**WORK TO BE COMPLETED:** The required output is the exact run of lines from the line containing "for name, side" to the line containing "before = set(bpy.data.objects)", inclusive, and nothing besides.

**LISTED ENTRIES:**
::::::::::
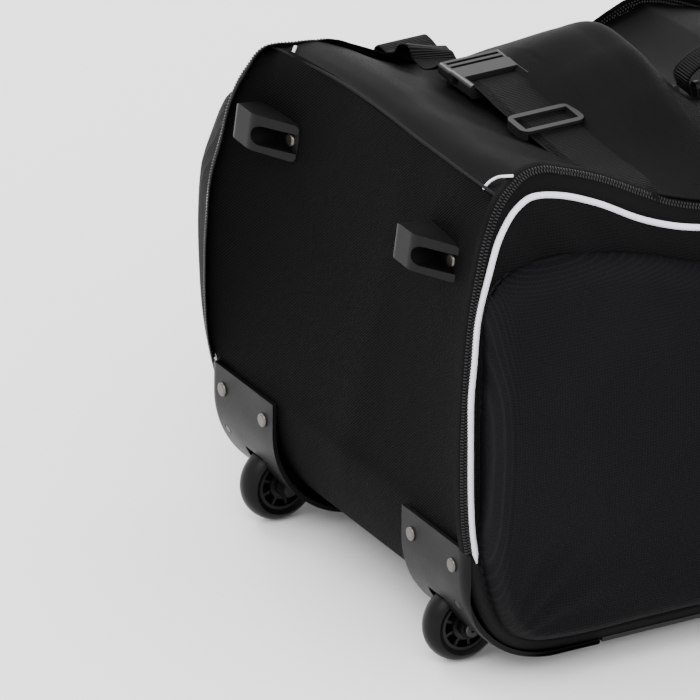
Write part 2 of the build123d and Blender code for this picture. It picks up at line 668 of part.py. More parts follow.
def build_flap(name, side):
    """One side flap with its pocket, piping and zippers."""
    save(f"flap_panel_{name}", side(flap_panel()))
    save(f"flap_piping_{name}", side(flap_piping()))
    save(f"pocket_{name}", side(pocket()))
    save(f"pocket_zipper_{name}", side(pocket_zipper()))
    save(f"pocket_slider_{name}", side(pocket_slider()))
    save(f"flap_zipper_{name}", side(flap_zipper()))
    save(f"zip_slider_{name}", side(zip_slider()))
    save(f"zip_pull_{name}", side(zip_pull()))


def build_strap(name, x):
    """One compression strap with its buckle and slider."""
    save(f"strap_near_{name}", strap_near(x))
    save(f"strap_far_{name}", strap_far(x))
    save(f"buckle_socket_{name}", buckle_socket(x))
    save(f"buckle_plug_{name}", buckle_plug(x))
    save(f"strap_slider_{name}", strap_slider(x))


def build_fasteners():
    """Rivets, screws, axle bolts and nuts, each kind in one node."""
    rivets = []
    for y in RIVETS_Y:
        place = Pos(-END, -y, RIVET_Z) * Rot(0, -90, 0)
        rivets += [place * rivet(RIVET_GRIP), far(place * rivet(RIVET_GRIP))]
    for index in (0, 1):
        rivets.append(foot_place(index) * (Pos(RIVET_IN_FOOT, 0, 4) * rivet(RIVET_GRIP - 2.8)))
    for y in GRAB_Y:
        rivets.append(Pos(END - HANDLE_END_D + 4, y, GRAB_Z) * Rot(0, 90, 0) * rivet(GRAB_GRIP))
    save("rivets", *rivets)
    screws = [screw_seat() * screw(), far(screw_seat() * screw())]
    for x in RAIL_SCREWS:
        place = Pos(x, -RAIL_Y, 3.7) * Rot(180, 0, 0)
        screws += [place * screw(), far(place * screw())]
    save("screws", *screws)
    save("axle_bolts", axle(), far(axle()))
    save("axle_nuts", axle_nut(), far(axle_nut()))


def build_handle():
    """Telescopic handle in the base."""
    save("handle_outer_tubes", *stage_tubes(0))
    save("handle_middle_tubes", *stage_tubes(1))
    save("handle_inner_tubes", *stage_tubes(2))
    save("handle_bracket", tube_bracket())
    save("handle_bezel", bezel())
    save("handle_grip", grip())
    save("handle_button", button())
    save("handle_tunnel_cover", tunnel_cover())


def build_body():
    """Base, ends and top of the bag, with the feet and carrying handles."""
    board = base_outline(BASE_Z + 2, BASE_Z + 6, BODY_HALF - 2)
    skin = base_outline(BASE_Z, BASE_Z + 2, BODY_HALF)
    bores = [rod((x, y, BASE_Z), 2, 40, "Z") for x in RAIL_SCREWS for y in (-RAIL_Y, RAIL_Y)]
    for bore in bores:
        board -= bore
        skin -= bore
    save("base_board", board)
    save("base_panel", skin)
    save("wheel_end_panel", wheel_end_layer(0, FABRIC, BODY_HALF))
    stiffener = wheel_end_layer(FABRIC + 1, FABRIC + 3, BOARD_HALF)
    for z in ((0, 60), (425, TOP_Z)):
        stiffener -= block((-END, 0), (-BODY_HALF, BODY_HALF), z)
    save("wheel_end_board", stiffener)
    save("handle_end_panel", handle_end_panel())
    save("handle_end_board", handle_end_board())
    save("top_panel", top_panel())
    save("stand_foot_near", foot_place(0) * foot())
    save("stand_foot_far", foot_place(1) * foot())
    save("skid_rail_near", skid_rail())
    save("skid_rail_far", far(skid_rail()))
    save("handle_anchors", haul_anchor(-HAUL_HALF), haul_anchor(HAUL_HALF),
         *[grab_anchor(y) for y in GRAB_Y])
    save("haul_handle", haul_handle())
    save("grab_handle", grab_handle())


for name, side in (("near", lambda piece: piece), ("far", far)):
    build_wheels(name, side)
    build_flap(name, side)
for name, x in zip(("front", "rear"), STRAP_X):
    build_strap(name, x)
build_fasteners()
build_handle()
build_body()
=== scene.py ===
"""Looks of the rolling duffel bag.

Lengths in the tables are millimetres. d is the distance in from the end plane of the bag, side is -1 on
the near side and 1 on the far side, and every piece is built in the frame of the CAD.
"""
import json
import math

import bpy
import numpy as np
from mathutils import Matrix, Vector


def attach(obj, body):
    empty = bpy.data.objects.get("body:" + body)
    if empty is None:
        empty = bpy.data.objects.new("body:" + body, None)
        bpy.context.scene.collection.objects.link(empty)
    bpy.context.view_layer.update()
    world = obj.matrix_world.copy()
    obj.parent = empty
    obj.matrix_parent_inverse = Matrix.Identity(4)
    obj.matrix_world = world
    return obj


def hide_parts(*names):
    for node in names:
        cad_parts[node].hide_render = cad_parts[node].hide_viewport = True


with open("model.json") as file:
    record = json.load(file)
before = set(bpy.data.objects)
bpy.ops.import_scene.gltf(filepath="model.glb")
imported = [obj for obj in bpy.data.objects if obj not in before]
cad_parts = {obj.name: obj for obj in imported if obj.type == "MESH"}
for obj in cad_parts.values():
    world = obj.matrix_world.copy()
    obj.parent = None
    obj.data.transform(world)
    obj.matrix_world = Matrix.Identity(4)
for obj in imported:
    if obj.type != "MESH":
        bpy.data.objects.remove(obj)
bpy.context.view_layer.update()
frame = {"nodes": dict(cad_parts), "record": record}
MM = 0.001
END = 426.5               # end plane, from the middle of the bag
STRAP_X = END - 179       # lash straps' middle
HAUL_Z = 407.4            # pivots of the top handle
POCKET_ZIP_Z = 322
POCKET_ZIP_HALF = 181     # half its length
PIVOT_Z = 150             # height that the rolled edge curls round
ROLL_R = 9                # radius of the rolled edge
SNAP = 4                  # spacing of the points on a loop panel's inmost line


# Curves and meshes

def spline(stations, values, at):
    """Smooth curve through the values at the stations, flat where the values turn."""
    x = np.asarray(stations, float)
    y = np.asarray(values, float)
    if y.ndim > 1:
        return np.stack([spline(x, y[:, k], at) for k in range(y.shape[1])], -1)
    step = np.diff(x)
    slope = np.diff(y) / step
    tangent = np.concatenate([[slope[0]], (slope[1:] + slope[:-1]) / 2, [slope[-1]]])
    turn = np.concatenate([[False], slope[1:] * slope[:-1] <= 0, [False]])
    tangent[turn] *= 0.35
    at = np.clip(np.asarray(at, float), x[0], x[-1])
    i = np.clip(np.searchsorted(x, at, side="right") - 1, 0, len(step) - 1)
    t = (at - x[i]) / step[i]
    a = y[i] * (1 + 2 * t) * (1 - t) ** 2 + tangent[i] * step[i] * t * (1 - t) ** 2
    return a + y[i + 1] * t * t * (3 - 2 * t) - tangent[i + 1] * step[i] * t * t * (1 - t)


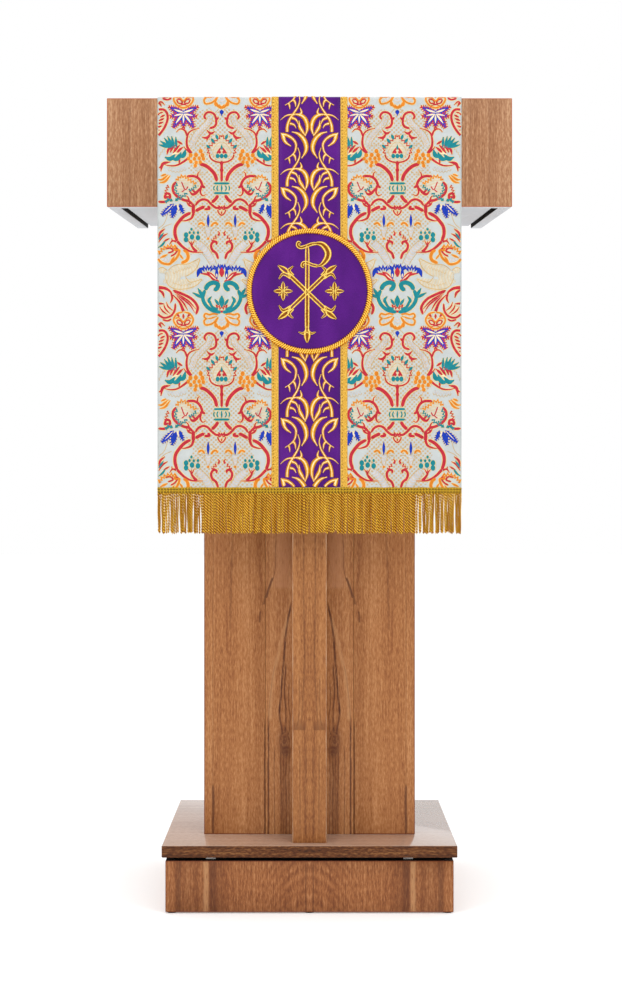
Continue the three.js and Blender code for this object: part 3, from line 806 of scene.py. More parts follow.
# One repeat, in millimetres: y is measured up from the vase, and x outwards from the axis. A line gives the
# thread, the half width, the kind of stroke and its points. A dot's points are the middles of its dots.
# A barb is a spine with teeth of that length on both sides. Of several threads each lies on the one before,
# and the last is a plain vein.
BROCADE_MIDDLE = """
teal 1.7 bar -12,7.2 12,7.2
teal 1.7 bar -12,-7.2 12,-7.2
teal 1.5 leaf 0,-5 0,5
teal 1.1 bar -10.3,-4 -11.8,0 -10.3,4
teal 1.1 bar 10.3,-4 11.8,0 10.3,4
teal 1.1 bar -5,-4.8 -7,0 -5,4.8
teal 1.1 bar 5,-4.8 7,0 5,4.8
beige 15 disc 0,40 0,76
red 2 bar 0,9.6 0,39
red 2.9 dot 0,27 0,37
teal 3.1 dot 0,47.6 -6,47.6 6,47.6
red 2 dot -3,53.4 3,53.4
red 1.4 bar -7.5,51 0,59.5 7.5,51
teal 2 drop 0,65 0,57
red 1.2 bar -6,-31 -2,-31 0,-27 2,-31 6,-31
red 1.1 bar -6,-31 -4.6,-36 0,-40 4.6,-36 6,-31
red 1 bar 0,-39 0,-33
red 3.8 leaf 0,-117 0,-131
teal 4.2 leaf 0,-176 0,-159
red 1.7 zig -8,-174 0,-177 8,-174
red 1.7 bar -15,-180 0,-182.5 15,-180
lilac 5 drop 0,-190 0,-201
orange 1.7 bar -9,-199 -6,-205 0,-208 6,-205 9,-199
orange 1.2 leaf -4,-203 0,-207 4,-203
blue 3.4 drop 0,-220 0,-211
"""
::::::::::
**EXPECTED OUTPUT:**
for name, side in (("near", lambda piece: piece), ("far", far)):
    build_wheels(name, side)
    build_flap(name, side)
for name, x in zip(("front", "rear"), STRAP_X):
    build_strap(name, x)
build_fasteners()
build_handle()
build_body()
=== scene.py ===
"""Looks of the rolling duffel bag.

Lengths in the tables are millimetres. d is the distance in from the end plane of the bag, side is -1 on
the near side and 1 on the far side, and every piece is built in the frame of the CAD.
"""
import json
import math

import bpy
import numpy as np
from mathutils import Matrix, Vector


def attach(obj, body):
    empty = bpy.data.objects.get("body:" + body)
    if empty is None:
        empty = bpy.data.objects.new("body:" + body, None)
        bpy.context.scene.collection.objects.link(empty)
    bpy.context.view_layer.update()
    world = obj.matrix_world.copy()
    obj.parent = empty
    obj.matrix_parent_inverse = Matrix.Identity(4)
    obj.matrix_world = world
    return obj


def hide_parts(*names):
    for node in names:
        cad_parts[node].hide_render = cad_parts[node].hide_viewport = True


with open("model.json") as file:
    record = json.load(file)
before = set(bpy.data.objects)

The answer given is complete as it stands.